Ветер засвистел, прижал к земле огонь. Кривошеий откашлялся и сплюнул нарочито громко, с насмешкой.
― Пререкаетесь, как бабы, ― презрительно проговорил Иллуги. ― Что скажет Эйнар?
Я подумал, что если у Эйнара было что сказать, он сделал бы это раньше. Не околдовала ли его Хильд?
Эйнар пошевелился, как человек, которого оставляет сон.
― Мы попадем туда, ― сказал он так тихо, что для тех, кто находился сзади, пришлось повторить. ― И что потом?
Он с вызовом оглядел нас.
― Доберемся туда, и что? Постучим в дверь и вежливо спросим, радушно ли примут нас в этой могиле? Несите эля, мяса, и ― ах да, кстати, все серебро, какое найдем? Что, если там нет двери, никакого входа ― как мы его проделаем?
Он вытер рот, потянулся к меху и наполнил свой рог, который держал между колен, потому что земля слишком затвердела от жары и нельзя было воткнуть его стоймя.
― И еще, ― добавил он, хлестнув нас всех черным взглядом. ― Как вы унесете добычу? В рубахах? Или в сапоги с шапками рассуете?
― Ну да, ― весело ответил Нос Мешком. ― Там же гора серебра. Всего-то и понадобится, что несколько больших сапог.
Все рассмеялись, а Эйнар пояснил:
― Нам потребуются веревки, тяпки, мотыги и повозки. И степные лошадки, чтобы тащить повозки. Лошадки, не быки, потому что те слишком медлительны.
Настало молчание, пока мы обдумывали сказанное и размышляли, как быть. В конце концов Берси, конечно же, подлизался к Эйнару.
― Будем ждать, ― сказал он. Никому не понравились эти слова.
― Чего? ― спросил Кетиль Ворона. ― Мы же можем все забрать...
― И уйти ― насколько далеко? На милю? Две? ― рявкнул Иллуги, тряся бородой. ― Степняки передвигаются быстро и бьют решительно.

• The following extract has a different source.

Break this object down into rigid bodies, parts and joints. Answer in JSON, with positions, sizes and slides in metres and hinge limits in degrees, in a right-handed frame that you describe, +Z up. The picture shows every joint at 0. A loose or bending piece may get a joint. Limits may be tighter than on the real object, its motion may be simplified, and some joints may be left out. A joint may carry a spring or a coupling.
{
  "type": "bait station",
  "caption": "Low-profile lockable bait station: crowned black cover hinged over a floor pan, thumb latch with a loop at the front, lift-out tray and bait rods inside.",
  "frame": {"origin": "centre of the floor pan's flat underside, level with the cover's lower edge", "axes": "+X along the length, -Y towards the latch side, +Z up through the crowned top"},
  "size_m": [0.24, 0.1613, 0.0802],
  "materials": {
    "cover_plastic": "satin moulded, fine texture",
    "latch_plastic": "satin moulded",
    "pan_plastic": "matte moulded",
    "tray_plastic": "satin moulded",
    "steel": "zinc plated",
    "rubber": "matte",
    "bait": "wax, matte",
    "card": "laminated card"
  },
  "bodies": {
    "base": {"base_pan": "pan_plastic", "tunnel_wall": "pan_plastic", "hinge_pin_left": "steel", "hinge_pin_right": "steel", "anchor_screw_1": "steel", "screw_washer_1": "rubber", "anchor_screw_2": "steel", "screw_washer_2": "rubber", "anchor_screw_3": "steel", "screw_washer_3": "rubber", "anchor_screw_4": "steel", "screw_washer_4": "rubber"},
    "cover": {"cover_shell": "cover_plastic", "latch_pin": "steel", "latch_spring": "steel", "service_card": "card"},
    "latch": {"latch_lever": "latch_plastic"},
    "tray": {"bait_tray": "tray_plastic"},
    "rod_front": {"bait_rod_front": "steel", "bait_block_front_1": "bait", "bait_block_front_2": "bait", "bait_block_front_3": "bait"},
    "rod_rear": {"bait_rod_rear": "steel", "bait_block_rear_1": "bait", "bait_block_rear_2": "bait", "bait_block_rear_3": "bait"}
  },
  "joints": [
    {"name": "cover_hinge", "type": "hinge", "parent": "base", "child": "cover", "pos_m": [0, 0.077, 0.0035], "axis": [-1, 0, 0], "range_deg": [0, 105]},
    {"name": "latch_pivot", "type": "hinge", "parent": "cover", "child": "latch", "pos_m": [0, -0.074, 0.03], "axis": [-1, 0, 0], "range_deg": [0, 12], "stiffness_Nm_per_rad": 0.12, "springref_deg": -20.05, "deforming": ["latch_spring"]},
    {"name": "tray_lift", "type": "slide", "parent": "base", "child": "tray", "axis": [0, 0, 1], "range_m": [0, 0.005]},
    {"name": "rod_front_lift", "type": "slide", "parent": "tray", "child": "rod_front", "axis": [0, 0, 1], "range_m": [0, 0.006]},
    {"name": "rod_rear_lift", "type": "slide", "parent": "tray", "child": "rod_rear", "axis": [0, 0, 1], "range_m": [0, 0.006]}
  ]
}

― Не стоило кидать в них огрызками, ― вставил Скарти, его одутловатое лицо в красном отсвете огня казалось жутким.
Мы криво усмехнулись, припомнив всадников, их доспехи, копья и луки.
― Тогда чего же ждать? ― угрюмо осведомился Валкнут, сунув в костер кусок кизяка. ― Меня тошнит от проклятых богами коровьих шкур и клея.
― Лучше при них, чем на лестнице у этих стен, ― пробурчал кто-то в отдалении.
В говорившем я узнал новгородского славянина по имени Эйндриди. Другие варяги согласно заворчали.
― Мы ждем, когда проголодаемся, ― заявил Эйнар спокойно. ― Когда животные будут забиты и засолены, потому что здесь для них мало хорошей травы. Когда седла этих откормленных зерном лошадей станут велики на один-два пальца.
Все смотрели озадаченно, сбитые с толку. Но я понял, о чем он хотел заставить нас задуматься. Боги, он был расчетлив и холоден, как меч зимы.